Comparisons with Kubeflow

KubeDL supports training, modeling lineage versioning, inference, and automatic tuning for model deployment on Kubernetes. Kubeflow is a machine learning toolkit for Kubernetes that contains several projects for different purposes.

Both projects share the same goal to enable machine learning run on Kubernetes, but also have distinctions in functionalities, and can complement each other in this area.

  • KubeDL modeling lineage and versioning: KubeDL tracks the history of a model in the native Kubernetes CRD format which is unique and easy for existing Kubernetes users to adopt and can leverage broad Kubernetes tooling ecosystem. It is integrated natively with the training and serving CRD to enable the full automation with controller. That is, from the training job, to the model generated, to the deployment of the model all are linearly tracked and versioned within Kubernetes. KubeDL model can supposedly work together with Kubeflow as well with some code changes in certain operators, to enable model lineage and versioning in Kuberentes.

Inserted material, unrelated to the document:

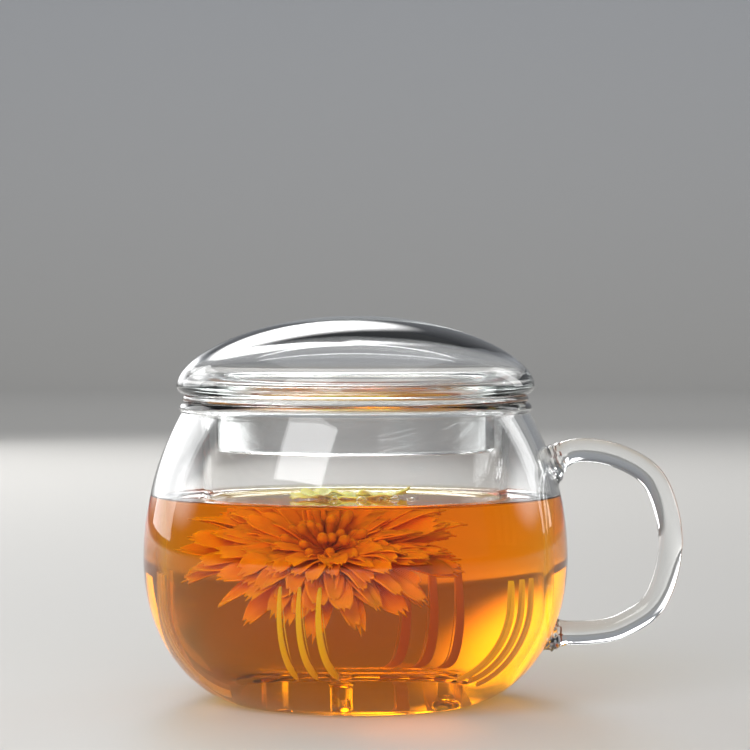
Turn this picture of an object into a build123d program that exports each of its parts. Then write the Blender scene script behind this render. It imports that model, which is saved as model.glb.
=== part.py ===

  • KubeDL auto tuning for model deployment tries to figure out the best configurations for inference container with respect to its container resources or running parameters . It leverages data and machine learning models to find the optimal configuration set for its performance or container resource demand, or balance the tradeoff between them. The architecture is implemented in standard Kubernetes CRD with controller and can be easily adopted by existing Kubernetes users, whereas this functionality does not exist in Kubeflow

  • KubeDL training shares some functionalities with certain Kubeflow training operators to enable training jobs run on Kubernetes. But there are noticeable feature differences in KubeDL from in Kubeflow:

    • KubeDL enables more machine learning frameworks particularly the two open sourced projects by Alibaba mentioned below, in addition to industry trending frameworks(TensorFlow, PyTorch, MPI) in a single controller.
      • Mars is a tensor-based unified framework for large-scale data computation which scales Numpy, pandas, Scikit-learn and Python functions. Think of it as the distributed version of numpy, but there are more than that.
      • An industrial deep learning framework for high-dimension sparse data. This project stems form Alibaba internal large scale deep learning production practices targeted for high dimensional sparse data typically found in e-commerce.
    • Integrate multi framework support in a single controller so that coherent metrics and monitoring support is possible, and that reduces operational burdens and resource allocations (compared with per framework per controller in Kubeflow.)
    • Built-in metadata and events persistent controller to save job metadata and events in external storages such as MySQL to outlive api-server state. This functionality does not exist in Kubeflow and can potentially complement that in Kubeflow.
    • Schedule jobs in a cron-like way.
    • Enable jobs run in host network mode in heterogeneous cluster environments. Due to large complexity in Alibaba and Alibaba's customer's environments, host network sometimes becomes a must-have feature to enable machine learning job run on Kubernetes.
    • Automatic file sync into container to include external artifacts on job launch.
    • Built-in advanced scheduling strategy practiced in Alibaba internal world's largest GPU and CPU clusters.
    • Dag scheduling strategy across different roles in distributed machine learning setting.
    • And more...

That said, some features can be enabled by running KubeDL as-is, to complement same missing functionalities in Kubeflow.